# Win/sys/32 file corrupted upon startup, or is it?



## Systemlord (Oct 25, 2011)

Hello everyone, 

I came home from work today and turned on my computer as usual and it came to a black background screen, it said that a Windows/system/32 file is corrupted and that I needed to perform "r", what that is I don't know. So next I hit escape and powered down my computer, then I restarted the computer and everything loaded up just fine, Windows had no problems booting up. First I never had the press F8, re-enter any product key and the second I pressed R for repair below is the screen I encountered. I wasn't able to highlight anything as it wanted me to type which drive I wanted to repair via the Recovery console, then it asked my for the admin password for which in my case I never created a password. So now I have no clue how fix my WinXP let alone repair it.   


Thank you, Systemlord.






By systemlord at 2011-10-24


----------



## xBruce88x (Oct 28, 2011)

if you never created a password then just leave it blank and press enter (at least i think... its been a while since i used that console) but to be honest though you might want to try this first...
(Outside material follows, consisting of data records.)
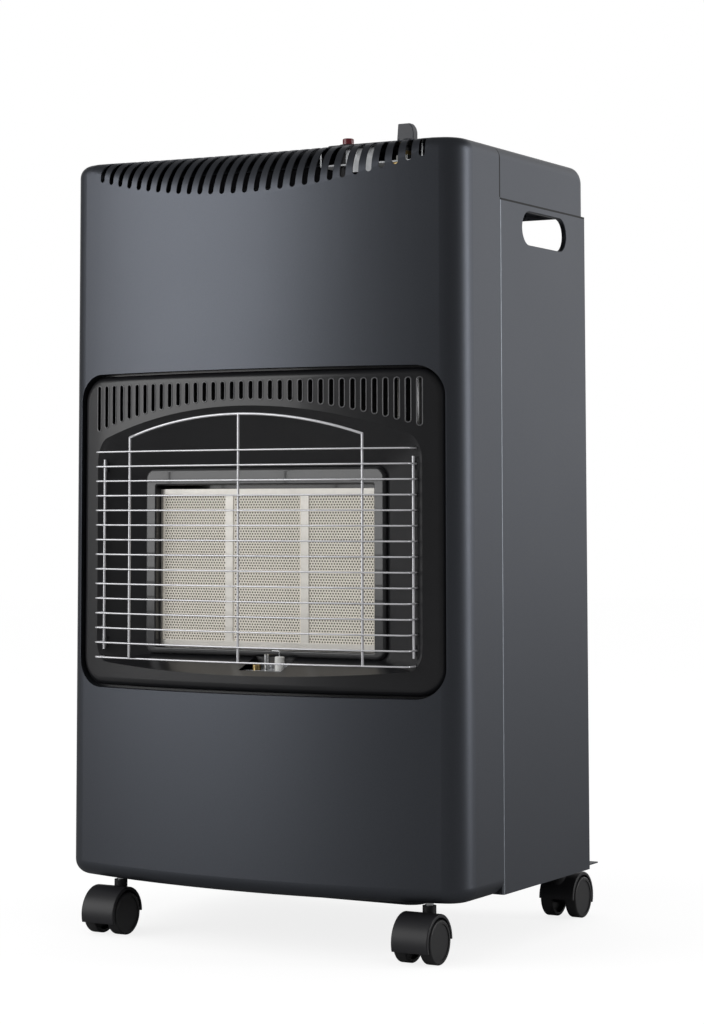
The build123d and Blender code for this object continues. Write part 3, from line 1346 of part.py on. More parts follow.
electrode_top = shelf_z + ELECTRODE_RISE
electrode_wire = bent_tube(
    [
        (ELECTRODE_X, pilot_y, electrode_top),
        (ELECTRODE_X, pilot_y, electrode_top + ELECTRODE_WIRE_RISE),
        (ELECTRODE_X - ELECTRODE_HOOK, pilot_y, electrode_top + ELECTRODE_WIRE_RISE),
    ],
    2 * ELECTRODE_WIRE_R,
    ELECTRODE_WIRE_R,
)
finish(electrode_wire, "electrode_wire")

# ------------------------------------------------------------ casters
stem_foot = body_z - STEM_SHOWN - BOSS_DEPTH + 2 * SHEET
with BuildPart() as caster_stems:
    with BuildSketch(Plane.XY.offset(stem_foot)):
        with Locations(*[(x, y) for x, y, trail in caster_places]):
            Circle(STEM_R)
    extrude(amount=pan_z + STEM_INSERT - stem_foot)
    chamfer(caster_stems.faces().group_by(Axis.Z)[-1].edges(), 0.6)
finish(caster_stems, "caster_stems")

with BuildPart() as caster_sockets:
    with BuildSketch(Plane.XY.offset(pan_top)):
        with Locations(*[(x, y) for x, y, trail in caster_places]):
            RegularPolygon(SOCKET_R, 6)
            Circle(STEM_R + RUNNING, mode=Mode.SUBTRACT)
    extrude(amount=SOCKET_HEIGHT)
finish(caster_sockets, "caster_sockets")

web_width = WHEEL_SPACING - WHEEL_WIDTH - 2 * WHEEL_GAP


for place, (x, y, trail) in zip(("front_left", "front_right", "rear_left", "rear_right"), caster_places):
    wheel_y = y + trail
    with BuildPart() as hood:
        with BuildSketch(Plane.YZ.offset(x)):
            with Locations((wheel_y, WHEEL_R)):
                Circle(HOOD_R)
            with Locations((wheel_y, HOOD_SKIRT - HOOD_R)):
                Rectangle(2 * HOOD_R, 2 * HOOD_R, mode=Mode.SUBTRACT)
            with Locations((wheel_y - math.copysign(HOOD_R, trail), WHEEL_R - HOOD_R)):
                Rectangle(2 * HOOD_R, 2 * HOOD_R, mode=Mode.SUBTRACT)
        extrude(amount=HOOD_WIDTH / 2, both=True)
        for rim in hood.faces().filter_by(Axis.X):
            fillet(rim.edges().filter_by(GeomType.CIRCLE), HOOD_EDGE_R)
        # Pockets that the wheels turn in
        for side in (-1, 1):
            with BuildSketch(Plane.YZ.offset(x + side * web_width / 2)):
                with Locations((wheel_y, WHEEL_R)):
                    Circle(HOOD_R - HOOD_WALL)
            extrude(amount=side * HOOD_WIDTH, mode=Mode.SUBTRACT)
        with BuildSketch(Plane.YZ.offset(x)):
            with Locations((wheel_y, WHEEL_R)):
                Circle(HUB_R)
        extrude(amount=web_width / 2, both=True)
        # Boss that swivels on the stem
        boss_top = body_z - STEM_SHOWN
        with BuildSketch(Plane.XY.offset(boss_top)):
            with Locations((x, y)):
                Circle(BOSS_R)
        extrude(amount=-BOSS_DEPTH)
        with BuildSketch(Plane.XY.offset(boss_top)):
            with Locations((x, y)):
                Circle(STEM_R + RUNNING)
        extrude(amount=stem_foot - CLEARANCE - boss_top, mode=Mode.SUBTRACT)
        with BuildSketch(Plane.YZ.offset(x)):
            with Locations((wheel_y, WHEEL_R)):
                Circle(AXLE_R)
        extrude(amount=web_width, both=True, mode=Mode.SUBTRACT)
    finish(hood, f"caster_{place}_hood")

    with BuildPart() as axle:
        with BuildSketch(Plane.YZ.offset(x)):
            with Locations((wheel_y, WHEEL_R)):
                Circle(AXLE_R)
        extrude(amount=web_width / 2 + WHEEL_GAP + AXLE_GRIP, both=True)
    finish(axle, f"caster_{place}_axle")

    for hand, side in (("left", -1), ("right", 1)):
        inner_x = x + side * (web_width / 2 + WHEEL_GAP)
        with BuildPart() as wheel:
            with BuildSketch(Plane.YZ.offset(inner_x)):
                with Locations((wheel_y, WHEEL_R)):
                    Circle(WHEEL_R)
            extrude(amount=side * WHEEL_WIDTH)
            fillet(wheel.edges(), WHEEL_EDGE_R)
            with BuildSketch(Plane.YZ.offset(inner_x + side * WHEEL_WIDTH)):
                with Locations((wheel_y, WHEEL_R)):
                    Circle(WHEEL_R - WHEEL_RIM)
            extrude(amount=-side * WHEEL_DISH, mode=Mode.SUBTRACT)
            # Hollow on the inner side, round the hub
            with BuildSketch(Plane.YZ.offset(inner_x)):
                with Locations((wheel_y, WHEEL_R)):
                    Circle(WHEEL_R - WHEEL_RIM)
                    Circle(HUB_R, mode=Mode.SUBTRACT)
            extrude(amount=side * (WHEEL_WIDTH - 2 * WHEEL_RIM), mode=Mode.SUBTRACT)
            with BuildSketch(Plane.YZ.offset(inner_x)):
                with Locations((wheel_y, WHEEL_R)):
                    Circle(AXLE_R + RUNNING)
            extrude(amount=side * (AXLE_GRIP + CLEARANCE), mode=Mode.SUBTRACT)
        finish(wheel, f"caster_{place}_wheel_{hand}")
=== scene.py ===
# %% [markdown]
# # A portable gas cabinet heater, dressed for a studio picture
#
# The heater's shape is already finished: its sheet panels, burner, guard, controls and casters
# come from a CAD model. This notebook gives that model its finishes, adds the rolled rims of the
# front slots, which CAD leaves out, and lights it. Everything is in metres, the front faces -Y and the
# casters stand on Z = 0.

# %% Load the CAD model
import math

import bmesh
import bpy
from mathutils import Matrix, Vector


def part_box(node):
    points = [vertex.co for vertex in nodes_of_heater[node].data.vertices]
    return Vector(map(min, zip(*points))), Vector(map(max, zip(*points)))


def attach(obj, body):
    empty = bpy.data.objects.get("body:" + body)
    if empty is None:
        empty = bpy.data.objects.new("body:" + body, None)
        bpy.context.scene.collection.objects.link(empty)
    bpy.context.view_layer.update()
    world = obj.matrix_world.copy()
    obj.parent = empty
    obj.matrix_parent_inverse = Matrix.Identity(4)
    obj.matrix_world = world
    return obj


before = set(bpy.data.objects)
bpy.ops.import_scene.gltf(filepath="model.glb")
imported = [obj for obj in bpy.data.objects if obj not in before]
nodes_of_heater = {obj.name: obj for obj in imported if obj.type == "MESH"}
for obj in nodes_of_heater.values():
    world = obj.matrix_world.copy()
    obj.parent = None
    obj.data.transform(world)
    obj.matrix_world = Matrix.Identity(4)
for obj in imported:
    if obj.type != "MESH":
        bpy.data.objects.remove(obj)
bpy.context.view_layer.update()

# %% [markdown]
# ## The camera
#
# The photograph was taken from low down on the right with a long lens. Its vertical edges
# converge upwards only a little, and the picture's middle lies below the lens axis, so the lens
# was shifted. A camera is fixed by its place, its three turns, its focal length and that shift.
# Writing the turn as a yaw, a pitch and a roll keeps each number readable.

# %% Camera
CAMERA_PLACE = Vector((1.2505, -2.1812, 0.4083))
CAMERA_YAW = math.radians(29.478)
CAMERA_PITCH = math.radians(4.478)
CAMERA_ROLL = math.radians(-0.081)
FOCAL_LENGTH = 89.02
SENSOR_WIDTH = 36.0
LENS_SHIFT = -0.1989

camera_data = bpy.data.cameras.new("studio_camera")
camera_data.lens = FOCAL_LENGTH
camera_data.sensor_width = SENSOR_WIDTH
camera_data.shift_y = LENS_SHIFT
camera = bpy.data.objects.new("studio_camera", camera_data)
bpy.context.collection.objects.link(camera)
turn = (
    Matrix.Rotation(CAMERA_YAW, 4, "Z")
    @ Matrix.Rotation(math.pi / 2 + CAMERA_PITCH, 4, "X")
    @ Matrix.Rotation(CAMERA_ROLL, 4, "Z")
)
camera.matrix_world = Matrix.Translation(CAMERA_PLACE) @ turn
bpy.context.scene.camera = camera
print("camera looks along", tuple(round(v, 3) for v in turn @ Vector((0, 0, -1))))

# %% [markdown]
# ## Shared effects
#
# Several finishes share an effect. Powder coat, enamel and moulded plastic all have a fine grain
# and faint smudges, differing only in scale and strength, so the grain is one node group that
# each material uses with its own values. A group hands out only what changes over the surface:
# a shade, a roughness and a normal.

# %% Helpers for node trees
def start_group(name, inputs, outputs):
    """An empty shader node group with these sockets."""
    tree = bpy.data.node_groups.new(name, "ShaderNodeTree")
    for label, kind, value in inputs:
        socket = tree.interface.new_socket(label, in_out="INPUT", socket_type="NodeSocket" + kind)
        if value is not None:
            socket.default_value = value
    for label, kind in outputs:
        tree.interface.new_socket(label, in_out="OUTPUT", socket_type="NodeSocket" + kind)
    return tree, tree.nodes.new("NodeGroupInput"), tree.nodes.new("NodeGroupOutput")


def place(tree, kind, **values):
    """A new node; values set its properties, or its inputs where no property has that name."""
    node = tree.nodes.new(kind)
    for label, value in values.items():
        if hasattr(node, label):
            setattr(node, label, value)
        else:
            node.inputs[label.replace("_", " ")].default_value = value
    return node


def calculate(tree, operation, first, second):
    """A Math node; each operand is a number or an output socket."""
    node = tree.nodes.new("ShaderNodeMath")
    node.operation = operation
    for slot_number, operand in enumerate((first, second)):
        if isinstance(operand, (int, float)):
            node.inputs[slot_number].default_value = operand
        else:
            tree.links.new(operand, node.inputs[slot_number])
    return node.outputs[0]


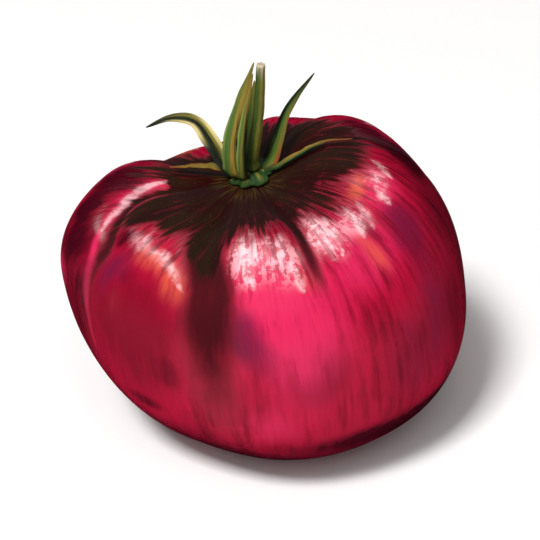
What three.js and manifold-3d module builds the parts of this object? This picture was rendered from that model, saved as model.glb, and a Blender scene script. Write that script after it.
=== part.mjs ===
// A ripe, deeply lobed tomato as picked: the fruit, the green calyx that sits in the pit
// at its top, and the short cut stem that stands on the calyx.
// Millimetres, +Z up. The origin is the middle of the flat spot that the fruit rests on.
// Azimuths are in degrees from +X, and -90 is the side that faces the viewer.

import * as THREE from 'three';
import { mergeVertices } from 'three/addons/utils/BufferGeometryUtils.js';
import Module from 'manifold-3d';

const wasm = await Module();
wasm.setup();

// The fruit.
const FLAT_RADIUS = 11; // the flat spot that it rests on
const RIM_RADIUS = 20; // from the axis to the tops of the shoulders
const PIT_FLOOR = 62; // height of the middle of the pit
const PIT_SHIFT = { x: 0, y: 2 }; // of the pit's middle, from the middle of its rim
const BELLY_POWER = 2.25; // superellipse power below the widest point: 2 is an ellipse
const SHOULDER_POWER = 2.35; // and above it, where the fruit is boxier
const LEAN = { x: -8, y: -6 }; // how far the top is pushed over, to the left and front
const LEAN_HEIGHT = 66; // height that has the whole lean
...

http://www.microsoft.com/resources/...ddocs/en-us/system_file_checker.mspx?mfr=true


----------



## Systemlord (Oct 28, 2011)

xBruce88x said:


> if you never created a password then just leave it blank and press enter (at least i think... its been a while since i used that console) but to be honest though you might want to try this first...
> 
> http://www.microsoft.com/resources/...ddocs/en-us/system_file_checker.mspx?mfr=true



I'm a little confused, all I really understood (not much!) was that I need to run sfc, where do I buy it? My programming skills are non-existent, a regular joe. What is Syntax? Where do you download it?


----------



## xBruce88x (Oct 28, 2011)

oh sorry about that. its pretty much a dos prompt command. click start, then go to run. type in CMD in the box and click ok... once the black box comes up type "sfc /scannow"

you will need to have your windows cd in the cd drive while doing this. it should automatically scan and fix any problems

speaking of which, are you able to log into windows normally?


----------



## Systemlord (Oct 28, 2011)

xBruce88x said:


> oh sorry about that. its pretty much a dos prompt command. click start, then go to run. type in CMD in the box and click ok... once the black box comes up type "sfc /scannow"
> 
> you will need to have your windows cd in the cd drive while doing this. it should automatically scan and fix any problems
> 
> speaking of which, are you able to log into windows normally?



Alright I inserted my WinXP CD and typed sfc /scannow and it began searching which took about 10 minutes, since I wasn't at my computer when it finished how do I view the end result? Is there a report of some type that I can view?

Thank you, I really appreciate it!


----------